Malam ini saya duduk di sebuah majelis, untuk
melaksanakan sholat isya berjamaah. Setelah jamaah selesai, para jamaah pun
bubar menghambur berserakan disekitar masjid. Karena memang majelis ini majelis
pondok pesantren, sudah barang
tentu didalam masjid berbaur
menyatu antara ustadz dan santrinya. Saya masih duduk sambil membaca wirid
eirid yang diijazahkan guru saya. Sambil melihat lihat kesekitar, sambil pula
otak ini saya buat menjadi semacam alat untuk mengamati keadaan disekitar.
Begini kiranya hasil analisa mata saya ,
Disebelah tiang masjid saya melihat ada
seorang ustadz yang sedang membaca sambil sesekali menutup kitab alfiahnya.
Disebelahnya,kira kira berjarak selangkah ada seorang santri yang nampaknya sedang
mengkhusyu’kan diri membaca yasin. Saya malihat banyak santri yang lalu lalang
seperti rutinitas llintas kendara didepan mereka. Menurut saya, ada macam macam
gaya santri atau lebih tepatnya
orang orang –lah, ketika sedang melewati dua orang yang berbeda strata tersebut.
orang orang –lah, ketika sedang melewati dua orang yang berbeda strata tersebut.
Yang pertama, orang yang begitu cueknya-bahkan dengan sombongnya- lewat dan tak sedikitpun menundukkan
kepalanya apalagi membungkuk. Tak peduli itu lewat didepan santri ataupun
ustadz.
Yang kedua, orang ini mengambil sikap yang
sedikit berbeda dengan orang pertama,
namun tampak lebih memuakkan dari pada orang pertama. Berjalan dengan angkuhnya
didepan sang santri, lalu begitu ia melihat sang ustadz serentak saja ia langsung
menundukkan badannya sebungkuk bungkuknya.
Yang ketiga, orang orang ketiga ini memilih tidak lewat didepan
sang santri dan sang ustadz. Melainkan disamping, dibelakang, atau dimana saja
yang sekiranya tidak melewati sang santri dan sang ustadz.
Yang keempat, golongan ini tetap memilih lewat
didepan mereka dengan sikap menundukkan badan sewajarnya ketika melewati sang
santri, begitu melewati sang ustadz ia sedikit menambah bungkukan badannya,
namun tetap dalam batas wajar.
Nah, menurut prinsip kemeruh saya-karena
memang saya tidak begitu weruh- melihat
empat kriteria diatas saya bisa
mengambil kesimpulan cara mereka bersikap.

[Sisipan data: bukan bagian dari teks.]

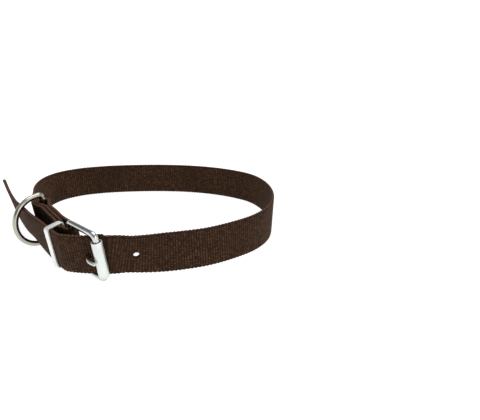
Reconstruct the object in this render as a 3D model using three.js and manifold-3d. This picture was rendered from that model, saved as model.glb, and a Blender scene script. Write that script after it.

Orang pertama, mereka adalah orang orang yang
memang sama sekalitak mengerti sikap atau tata krama. Atau mengertipun mereka memilih
acuh tak mau mengerti. Ada juga dari kalangan mereka yang memang tak suka
terikat dengan aturan ataupun norma, ya seperti tata krama salah satunya.
Sehingga mereka memilih sikap apatis dalam satiap sisi kehidupan.
Lanjut ...
Orang kedua, sebenarnya mereka juga sama
sekali tak mengerti tentang tatakrama atau mengertipun hanya sedikit. Tapi
mereka memilih sikap berpura pura mengerti bahkan sangat mengerti dengan
tatakrama. Begitu mereka melintas didepan orang-orang yang terhormat atau yang
dihormatinya mereka segera saja memasang topeng mereka. Kasarnya, orang seperti
ini pandai mencari muka, bermuka dua, penjilat atau mungkin munafik.
Masih belum bosan kan? Lanjut ..
Orang ketiga, mereka hampir sama dengan orang
orang yang disebut diatas tadi,memang benar benar tak tau atau setidaknya tak mau tau. Namun setidaknya mereka tidak
mengambil sikap apatis seperti orang pertama. Walau sebenarnya mereka tak suka
bertatakrama tapi mereka tidak mengambil sikap
dengan tetap apatis atau berpura-pura dengan tatakrama yang dibuat-buat.
Mereka memilih sikap menyembunyikan ketidaksukaannya dengan tidak mengambil dua
pilihan yang tidak disukainya. Nampaknya orang-orang seperti ini selalu pandai
dalam mengambil sikap.
Orang keempat, mereka orang orang yang memang benar benar mengerti dengan
tatakrama dan dengan tatakrama yang mana dan untuk siapa.
Yah, mungkin itu rangkaian kata kemeruh saya
yang saya tak tahu kenapa kok sampai benar-benar tertulis disini.